Il nemico invisibile
di Paul Schrader
con Nicolas Cage,Anton Yelchin, Irène Jacob
Usa,2014
genere, azione, drammatico
durata, 94'
Si può' parlare di un film rinunciando a raccontarlo nei
dettagli dell'analisi filmica. Normalmente no, ma il caso a cui ha dato vita
l'ultima fatica di Paul Shrader, impone a chi scrive considerazioni che stanno
a latere della materia prettamente cinematografica. Basterebbe dare un'occhiata
al tweet rilasciato dal regista in occasione dell'annuncio del suo prossimo
lavoro, che, ricordiamo, sarà tratto dal romanzo di Edward Bunker "Dog Eat
Dog" è interpretato ancora una volta da Nicolas Cage che di "Il nemico
invisibile" è protagonista, per capire la voglia di ricominciare del
regista americano praticamrnte defraudato del proprio lavoro dalla decisione
dei produttori di rimontare il film in questione senza il beneplacito
dell'autore.
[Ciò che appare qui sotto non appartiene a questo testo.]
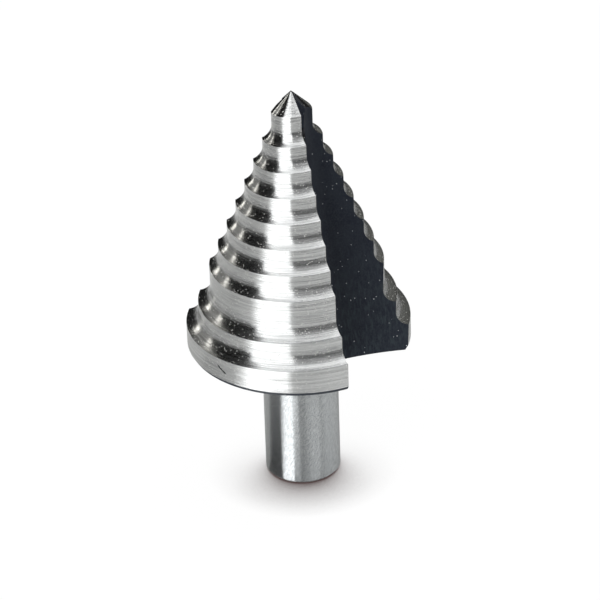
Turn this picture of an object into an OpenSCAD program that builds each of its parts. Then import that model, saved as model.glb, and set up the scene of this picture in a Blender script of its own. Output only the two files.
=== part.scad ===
// Two-flute step drill, ground from one piece of steel, standing on its shank with the point up.
// Millimetres. The origin is the centre of the shank's end face and +Z runs along the drill to its point.
// Both cutting faces lie in the XZ plane, and the drill cuts turning towards +Y from +X.

/* [Shank] */
// Diameter of the round shank, 3/8 inch
shank_d = 9.525; // [7:0.005:12]
// Length of shank below the stepped body
shank_len = 18.7; // [12:0.1:40]
// Bevel round the end of the shank
shank_bevel = 0.4; // [0.1:0.1:1]

/* [Steps] */
// Diameter of the pilot, the first cylinder behind the point
pilot_d = 5.5; // [4:0.1:7]
// Length of the pilot
pilot_len = 3.25; // [2.6:0.05:5]
// How many equal steps lead from the pilot up to the tall step
small_steps = 7; // [5:1:8]
// Distance from one small step to the next
step_pitch = 2.925; // [2.6:0.025:4]
// Diameter of the tall step, 7/8 inch
tall_d = 22.225; // [20:0.005:23]
// Length of the tall step
tall_len = 5; // [3:0.1:8]
// Diameter of the step above the rim, 1 inch
upper_d = 25.4; // [24:0.005:26.4]
// Length of the step above the rim
upper_len = 3; // [2.7:0.05:5]
// Diameter of the rim, the last and largest step, 1-1/8 inch
rim_d = 28.575; // [27.4:0.005:30]
// Length of the rim
rim_len = 3.45; // [2:0.05:6]
// Width of the bevel under the rim
rim_bevel_w = 0.3; // [0.1:0.05:0.6]
// Height of the bevel under the rim
rim_bevel_h = 0.5; // [0.1:0.05:1]

/* [Shoulders] */
// Radius of the hollow that runs from each cylinder out to the lip of the next step
hollow_r = 1.7; // [1.3:0.05:2.1]

/* [Flutes] */
// Distance from the drill's axis to the root of each flute, at the point
root_at_point = 0.35; // [0.2:0.05:0.6]
// Distance from the drill's axis to the root of each flute, at the underside of the body
root_at_base = 7.2; // [6.4:0.1:8]
// Radius of the grinding wheel that cuts the flutes, which gives their root its slow curve
wheel_r = 250; // [150:10:400]
// Radius across the wheel's rim, which hollows the back wall of the flute
wheel_crown_r = 35; // [20:1:60]
// Radius of the corner between the wheel's flat face and its rim, which rounds the flute's inner corner
wheel_corner_r = 3; // [1.5:0.25:4]

/* [Split point] */
// Half thickness left between the two notches of the split point, at its top
split_web = 0.32; // [0.2:0.02:0.6]
// Slope of each notch's floor, in degrees from the drill's axis
split_angle = 27; // [20:1:40]

/* [Relief] */
// Offset of each land's centre towards its cutting edge, so that the land falls away behind the edge
land_offset = 0.15; // [0.05:0.01:0.25]
// Angle across the point before its relief, in degrees
point_angle = 90; // [80:1:110]
// Tilt of each half of the point, so that it falls away behind its lip, in degrees
point_relief = 5; // [2:1:8]

/* [Hidden] */

steel = [0.74, 0.75, 0.76];
$fn = 96;
// Facets on the wheel's long curve, fine enough for its large radius
wheel_fn = 1440;
// Amount by which a cutter reaches past what it cuts
past = 1;

// Every step from the pilot to the rim, as its diameter and length
small_rise = (tall_d - pilot_d) / small_steps;
pilot_and_small = [for (i = [0:small_steps - 1]) [pilot_d + i * small_rise, i == 0 ? pilot_len : step_pitch]];
steps = concat(pilot_and_small, [[tall_d, tall_len], [upper_d, upper_len], [rim_d, rim_len]]);
last = len(steps) - 1;

// Heights along the drill
function length_from(i) = i > last ? 0 : steps[i][1] + length_from(i + 1);
function lip_z(i) = shank_len + length_from(i);
pilot_top = lip_z(0);
tip_z = pilot_top + pilot_d / 2 / tan(point_angle / 2);

// The hollow shoulder above step i leaves the step before it upright and sweeps out to its own lip
function land_r(i) = steps[i][0] / 2 - land_offset;
function sweep(i) = acos(max(0, 1 - (land_r(i) - land_r(i - 1)) / hollow_r));
function hollow_z(i) = lip_z(i) + hollow_r * sin(sweep(i));

// Centre of the grinding wheel, whose rim passes through the root at the point and at the base
root_top = [root_at_point, tip_z];
root_base = [root_at_base, shank_len];
root_mid = (root_top + root_base) / 2;
root_dir = (root_top - root_base) / norm(root_top - root_base);
wheel_reach = sqrt(pow(wheel_r, 2) - pow(norm(root_top - root_base) / 2, 2));
wheel_centre = root_mid + wheel_reach * [root_dir[1], -root_dir[0]];
// The stretch of the wheel that meets the drill, in degrees below level
wheel_sweep = 8 + asin((wheel_centre[1] - shank_len) / wheel_r);
// How deep into the wheel its modelled rim goes, and how thick it is
rim_depth = rim_d;
rim_width = rim_d;

// Half section of the stepped blank, as one outline
module blank_section() {
    difference() {
        for (i = [0:last]) {
            high = i == 0 ? tip_z : hollow_z(i);
            translate([0, shank_len]) square([land_r(i), high - shank_len]);
        }
        for (i = [1:last]) {
            translate([land_r(i - 1) + hollow_r, hollow_z(i)]) circle(r = hollow_r);
            translate([land_r(i - 1) + hollow_r, lip_z(i)]) square(2 * hollow_r);
        }
        rim_bevel();
    }
}

// The corner taken off under the rim
module rim_bevel() {
    translate([land_r(last), shank_len])
        polygon([[-rim_bevel_w, 0], [0, rim_bevel_h], [past, rim_bevel_h], [past, -past], [-rim_bevel_w, -past]]);
}

// The stepped blank that one land is cut from, turned about a centre set towards its cutting edge
module land_blank() {
    translate([land_offset, 0, 0])
        rotate_extrude()
            blank_section();
}

// Cone of the point, tilted about the tip so that it is highest at the lip on +X
module point_cone() {
    depth = tip_z - shank_len + past;
    translate([0, 0, tip_z])
        rotate([0, -point_relief, 0])
            translate([0, 0, -depth])
                cylinder(h = depth, r1 = depth * tan(point_angle / 2), r2 = 0);
}

// One half of the body, behind the cutting face that looks towards +Y
module half_body() {
    intersection() {
        land_blank();
        point_cone();
        translate([-rim_d, -rim_d, shank_len]) cube([2 * rim_d, rim_d, tip_z]);
    }
}

// Rim of the grinding wheel: a flat face, a small corner radius and a slightly crowned edge
module wheel_section() {
    crown = wheel_r - wheel_crown_r;
    corner = crown + sqrt(pow(wheel_crown_r - wheel_corner_r, 2) - pow(wheel_corner_r, 2));
    corner_slope = wheel_corner_r / (corner - crown);
    outside = wheel_r + past - corner;
    difference() {
        intersection() {
            translate([crown, 0]) circle(r = wheel_crown_r, $fn = 4 * $fn);
            translate([wheel_r - rim_depth, 0]) square([rim_depth + past, rim_width]);
        }
        difference() {
            translate([corner, 0])
                polygon([[0, -past], [outside, -past], [outside, wheel_corner_r + outside * corner_slope],
                    [0, wheel_corner_r]]);
            translate([corner, wheel_corner_r]) circle(r = wheel_corner_r);
        }
    }
}

// The flute in front of the cutting face on +X, as the wheel leaves it
module flute() {
    translate([wheel_centre[0], 0, wheel_centre[1]])
        rotate([-90, 0, 0])
            rotate([0, 0, 180 - wheel_sweep])
                rotate_extrude(angle = wheel_sweep, $fn = wheel_fn)
                    wheel_section();
}

// The notch that opens up the cutting lip at the point, between the cutting face and its own sloping floor
module split_notch() {
    reach = tip_z - shank_len;
    translate([split_web, 0, tip_z])
        rotate([0, -split_angle, 0])
            translate([0, 0, -reach])
                cube([rim_d, pilot_d, 2 * reach]);
}

module body() {
    difference() {
        for (turn = [0, 180]) {
            rotate([0, 0, turn]) half_body();
        }
        for (turn = [0, 180]) {
            rotate([0, 0, turn]) {
                flute();
                split_notch();
            }
        }
    }
}

module shank() {
    translate([0, 0, shank_bevel]) cylinder(d = shank_d, h = shank_len - shank_bevel + past);
    cylinder(d1 = shank_d - 2 * shank_bevel, d2 = shank_d, h = shank_bevel);
}

module step_drill() {
    color(steel) {
        body();
        shank();
    }
}

step_drill();
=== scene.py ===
"""Looks of the step drill: bright lands, dark flutes and a satin shank, on a white floor."""

import math

import bpy
from mathutils import Matrix, Vector


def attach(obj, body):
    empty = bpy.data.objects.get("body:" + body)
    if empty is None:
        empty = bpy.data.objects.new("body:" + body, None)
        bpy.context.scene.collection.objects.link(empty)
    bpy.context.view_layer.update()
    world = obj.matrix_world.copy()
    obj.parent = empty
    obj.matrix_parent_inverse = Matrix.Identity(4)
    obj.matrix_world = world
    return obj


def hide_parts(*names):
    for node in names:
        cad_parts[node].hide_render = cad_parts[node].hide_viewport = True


MM = 0.001

# The drill, in metres, from its shank to its point.
SHANK_DIAMETER = 9.525 * MM
SHANK_LENGTH = 18.7 * MM
SHANK_BEVEL = 0.4 * MM
RIM_DIAMETER = 28.575 * MM
RIM_LENGTH = 3.45 * MM
RIM_BEVEL_WIDTH = 0.3 * MM
RIM_BEVEL_HEIGHT = 0.5 * MM
UPPER_DIAMETER = 25.4 * MM
UPPER_LENGTH = 3 * MM
TALL_DIAMETER = 22.225 * MM
TALL_LENGTH = 5 * MM
SMALL_STEPS = 7
STEP_PITCH = 2.925 * MM
PILOT_DIAMETER = 5.5 * MM
PILOT_LENGTH = 3.25 * MM
HOLLOW_RADIUS = 1.7 * MM
POINT_ANGLE = math.radians(90)
POINT_TILT = math.radians(5)

# Relief of each land: it is turned about a centre set towards its cutting edge, and it drops as
# it runs back.
LAND_OFFSET = 0.15 * MM
LAND_DROP = 0.518 * MM
LAND_ANGLE = math.radians(126)

# The wheel that grinds the flutes, and the notch that splits the point.
WHEEL_RADIUS = 250 * MM
WHEEL_CROWN = 35 * MM
WHEEL_CORNER = 3 * MM
ROOT_AT_POINT = 0.35 * MM
ROOT_AT_BASE = 7.2 * MM
SPLIT_WEB = 0.32 * MM
SPLIT_ANGLE = math.radians(27)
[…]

Un episodio non comune e però destinato a fare letteratura per
l'importanza delle parti coinvolte e il contesto della vicenda, svoltasi al di
fuori delle grandi Major e nell'ambito di quel cinema indipendente, di norma
portato a tutelare la visione dei propri registi.
Trattandosi di un film
d'azione con venature noir intuiamo che le divergenze siano
presumibilmente dipese, dal diverso
rapporto di produttori e regista rispetto alle aspettative del box
office, con la voglia dei primi di guadagnarsi le preferenze degli
spettatori, opposta alle priorità di Schrader, interessato agli aspetti
meno dinamici e più artistici della questione; ma il lavoro di chi voleva
un prodotto più appetibile non ottiene l'effetto sperato: un
pò,
perchè il trattamento riservato dalla sceneggiatura al protagonista Evan Lake - il veterano
della Cia impersonato
da Cage - riduce le ossessioni del personaggio - connesse con la cattura del
terrorista che tutti credono molto - all'enfasi interpretativa dell'attore
americano,
dimenticando di giustificarle con una plausibilità psicologica che non
sia
quella testimoniata dalle tante frasi di circostanza di cui la stori si riempie; un
pò, perchè la caccia all'uomo scatenata da Lake viene portata avanti con
un'inerzia che se ne infischia di qualsiasi nesso logico, arrivando al
dunque
dopo una serie di banalità narrative che azzerano la credibilità del filone principale, dedicato appunto alla
detection connessa con la ricerca del pericolo avversario; un pò,
perchè,
nella somma delle parti di cui è costituita questa versione finale, la
critica ai valori della società americana - messa in bocca a Lake - è
servita da una drammaturgia assolutamente episodica, pronta a scatenarsi
con
filippiche anti sistema che, private della coerenza di fondo originale,
assumono il sapore di una protesta di facciata.
Evitando di soffermarsi
sulle approssimazioni del girato, poco credibile nella realizzazione
degli ambienti, ricostruiti in studio e con fondali a dir poco
posticci, resta
comunque la curiosità di capire quali siano stati i motivi che hanno
spinto un
autore come Schrader a impegnarsi in un simile progetto (il regista è
anche
l'autore della sceneggiatura) e non solo. Perchè, con grande stupore,
apprendiamo
dai titoli di coda che tra gli executive de "Il nemico invisibile",
figura anche il danese Winding Refn, misteriosamente coinvolto in un tale guazzabuglio.